Следуя извилистой дорогой ассоциаций, я отклонился от главы «Занятия каллиграфией» и уж больше не вернусь к «Гэндзи». Но рассказ о том, как монах Содзу из Ёкава спас Укифунэ, уж очень хорош: «Больно видеть, если равнодушно взирают, как от рук человека погибает рыба, плавающая в пруду, или олень, резвящийся в горах. Но если случается человеку продлить жизнь хотя бы на день, то это уж наш долг. Кто бы она ни была, вселился в нее злой дух или божество, или, соблазненная дурным человеком, она от отчаяния решила умереть, мы не можем ее бросить и не вознести молитвы Будде о ее спасении… Если не помочь ей, она умрет».
Умэхара Такэси (род. в 1925 г.) говорит по этому поводу: «Укифунэ действительно существо, находящееся во власти демонов и духов, кем-то обманута и покинута. Ей некуда идти, и нет у нее другого выхода, как умереть. Но Будда спасает как раз таких людей. В этом зерно буддизма Махаяны. Человек, одержимый демонами и духами, испытывает невыносимые муки, ему не хочется жить, он готов умереть, — таких отчаявшихся и спасает Будда. В этом и зерно махаяны, и, видимо, так смотрит на жизнь и сама Мурасаки. Если прообразом монаха Содзу из Ёкава послужил монах Эсин из Ёкава, или Гэнсин (942—1017), автор „Учения о спасении“ („Одзё ёсю“), то становится понятным вопрос Умэхара: „Не бросает ли Мурасаки Сикибу в „Десяти главах Удзи“ вызов Гэнсину, образованнейшему человеку своего времени?“ „Разве не пустила она стрелы критики, указав на противоречие между учением и образом жизни Гэнсина?“ Будда станет спасать „скорее грешницу, несмышленую женщину вроде Укифунэ, — будто кричит нам Мурасаки, — чем такого высокопоставленного монаха, как Гэнсин!“ И то, как Мурасаки Сикибу, жалея Укифунэ, постепенно к концу повести приводит ее к очищению, оставляет неизгладимый след в душе».
Итак, хотя сам я не проник дальше входа в Красоту, явленную в «Гэндзи», не могу не упомянуть о превосходных работах о «Гэндзи» американских исследователей японской литературы: Эдварда Зейденстикера, Дональда Кина, Ивана Морриса, которые многое для меня прояснили. Десять лет назад на обеде в британской секции Пен-клуба я сидел рядом с Артуром Уэйли, переводчиком «Гэндзи», который ввел его в ряд мировой классики. До сих пор помню наш разговор: он — на ломаном японском, я — на ломаном английском, объяснялись главным образом записками на японском и на английском, но все же понимали друг друга. На мое предложение приехать в Японию он ответил, что не приедет, потому что боится разочароваться.

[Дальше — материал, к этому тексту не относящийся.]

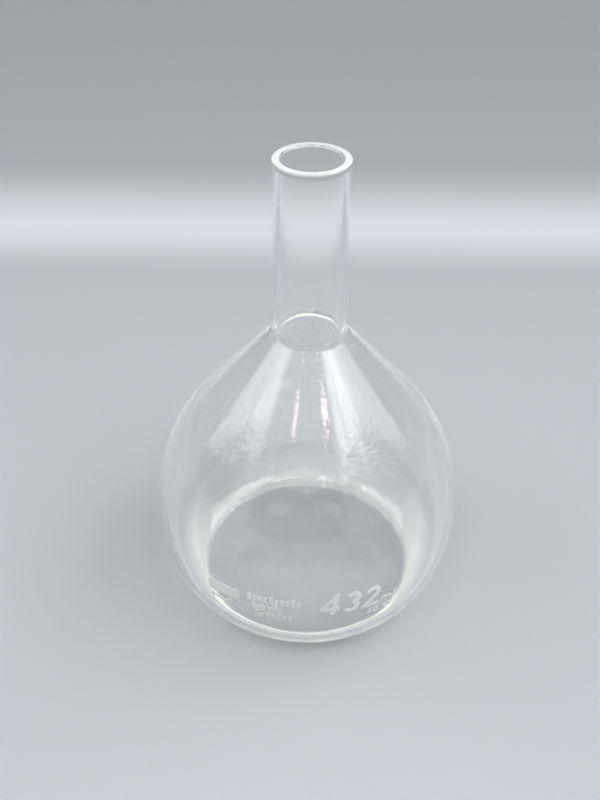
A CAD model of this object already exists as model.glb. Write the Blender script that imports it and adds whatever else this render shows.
import bpy
import math
from mathutils import Matrix, Vector, noise


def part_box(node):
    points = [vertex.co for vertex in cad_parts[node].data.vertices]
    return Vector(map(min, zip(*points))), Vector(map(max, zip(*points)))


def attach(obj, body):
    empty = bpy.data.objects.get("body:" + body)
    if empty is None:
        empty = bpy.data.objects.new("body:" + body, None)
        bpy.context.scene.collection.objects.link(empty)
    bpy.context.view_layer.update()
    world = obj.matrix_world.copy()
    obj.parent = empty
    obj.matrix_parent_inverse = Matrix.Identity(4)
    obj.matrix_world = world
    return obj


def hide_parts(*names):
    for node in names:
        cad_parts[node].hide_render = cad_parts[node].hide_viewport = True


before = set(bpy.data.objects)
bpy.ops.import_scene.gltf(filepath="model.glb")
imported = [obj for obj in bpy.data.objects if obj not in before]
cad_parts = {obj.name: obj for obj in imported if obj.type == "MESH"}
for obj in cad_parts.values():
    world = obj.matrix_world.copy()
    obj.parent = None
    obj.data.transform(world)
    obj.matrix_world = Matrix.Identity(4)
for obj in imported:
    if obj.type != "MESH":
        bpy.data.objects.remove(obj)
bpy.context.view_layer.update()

MM = 0.001

# ---------------------------------------------------------------- the flask's own measures, in metres
BULB_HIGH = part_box("bulb")[1]
NECK_LOW, NECK_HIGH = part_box("neck")
HEIGHT = NECK_HIGH.z
WELD_Z = NECK_LOW.z
BULB_R = BULB_HIGH.x
RIM_R = NECK_HIGH.x
# the rim stands out from the neck by its lip, and both its edges are rounded
RIM_LIP = 0.2 * MM
RIM_ROUND_OUT = 0.5 * MM
RIM_ROUND_IN = 0.2 * MM
WALL = 1.8 * MM
NECK_R = RIM_R - RIM_LIP
BORE_R = NECK_R - WALL
FOOT_T = 2.6 * MM
# the curves of the outline, from the throat down to the heel
THROAT_R = 5 * MM
SHOULDER_R = 55 * MM
SHOULDER_LEAN = math.radians(40.5)
SIDE_R = 70 * MM
SIDE_TURN = math.radians(10)
LOWER_R = 35 * MM
HEEL_R = 3 * MM
HEEL_IN_R = 6 * MM
# the shallow hollow under the foot
PUNT_R = 29 * MM
PUNT_RISE = 0.8 * MM
# the belt's height follows from the weld's, going down the throat, the cone and the shoulder
CONE_TOP_R = NECK_R + THROAT_R * (1 - math.cos(SHOULDER_LEAN))
CONE_LOW_R = BULB_R - SHOULDER_R * (1 - math.cos(SHOULDER_LEAN))
CONE_TOP_Z = WELD_Z - THROAT_R * math.sin(SHOULDER_LEAN)
CONE_LOW_Z = CONE_TOP_Z - (CONE_LOW_R - CONE_TOP_R) / math.tan(SHOULDER_LEAN)
BELT_Z = CONE_LOW_Z - SHOULDER_R * math.sin(SHOULDER_LEAN)

# how finely the mesh is cut: along its outline, round its axis and across the punt
STEP = 0.9 * MM
SEGMENTS = 224
PUNT_STEPS = 30

# the blown surface is uneven in slow swells, in fine streaks and in rings near the weld
SWELL_SIZE, SWELL_DEPTH = 18 * MM, 0.08 * MM
STREAK_SIZE, STREAK_DEPTH = 5 * MM, 0.008 * MM
RINGS_Z, RINGS_REACH = WELD_Z - 4 * MM, 6 * MM
RING_PITCH, RING_DEPTH, RING_WOBBLE = 2.6 * MM, 0.07 * MM, 1.2 * MM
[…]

Меня поразили слова Дональда Кина из «Возвышенных бесед у подножия горы», опубликованные в газете «Синано майнити» от 16 августа 1966 года: «Мне кажется, иностранцу легче понять очарование „Гэндзи“, чем самим японцам».

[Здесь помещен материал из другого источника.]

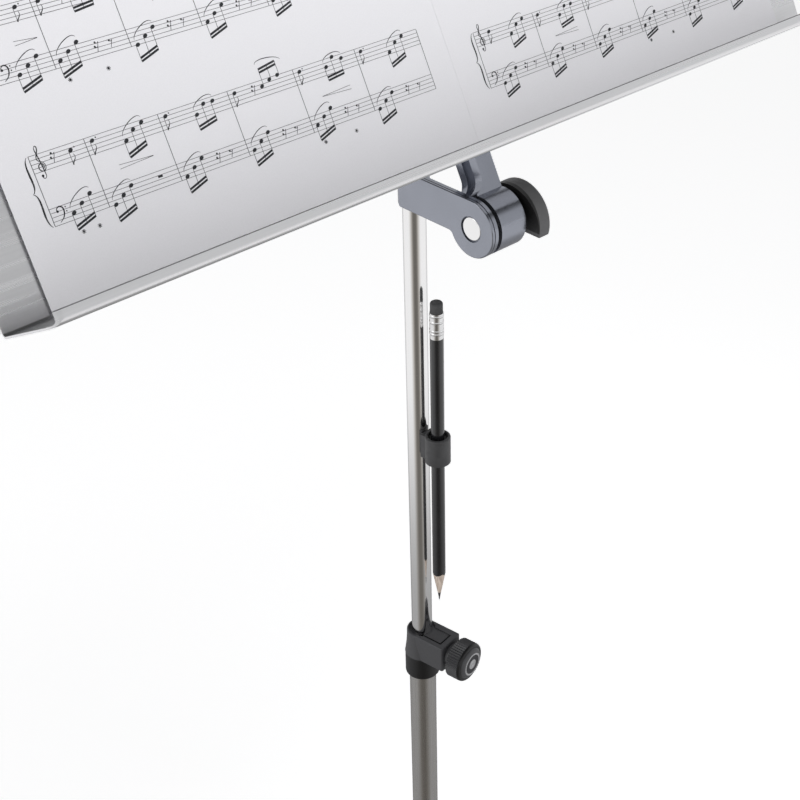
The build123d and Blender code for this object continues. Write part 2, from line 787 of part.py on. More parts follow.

«Английский перевод „Гэндзи“ произвел на меня в свое время столь сильное впечатление, что привел к японской литературе. Мне кажется, иностранцу легче понять очарование „Гэндзи“, чем самим японцам». Язык оригинала сложен, труден для понимания. Разумеется, есть немало переводов «Гэндзи» на современный язык, прежде всего перевод Танидзаки Дзюнъитиро, но, стараясь оживить дух оригинала, переводчики невольно прибегают к выражениям, не принятым в современном языке. В английском переводе этого нет, и потому, когда читаешь «Гэндзи» на английском, он поистине очаровывает. Я даже думаю, что психологически американцам XX века ближе «Гэндзи», чем европейская литература XIX века. Это, наверное, оттого, что очень живо представлены человеческие характеры. Если, скажем, спросить, какая вещь старше — «Гэндзи-моногатари» или «Золотой демон» Одзаки Коё (1867–1903), то последняя окажется старше. Герои «Гэндзи» — живые люди, и отсюда его вечное нестарение и непреходящая ценность. Время и образ жизни, конечно, другие, но они понятны американцам XX века. Не случайно в женских колледжах Нью-Йорка включили «Гэндзи-моногатари» в курс литературы XX века.
Я почувствовал, что слова Кина «иностранцу легче понять очарование „Гэндзи“» перекликаются со словами Тагора: «Иностранцу, видимо, легче понять, что отличает японцев», и подумал: какое счастье, что Красота существует и открывается людям.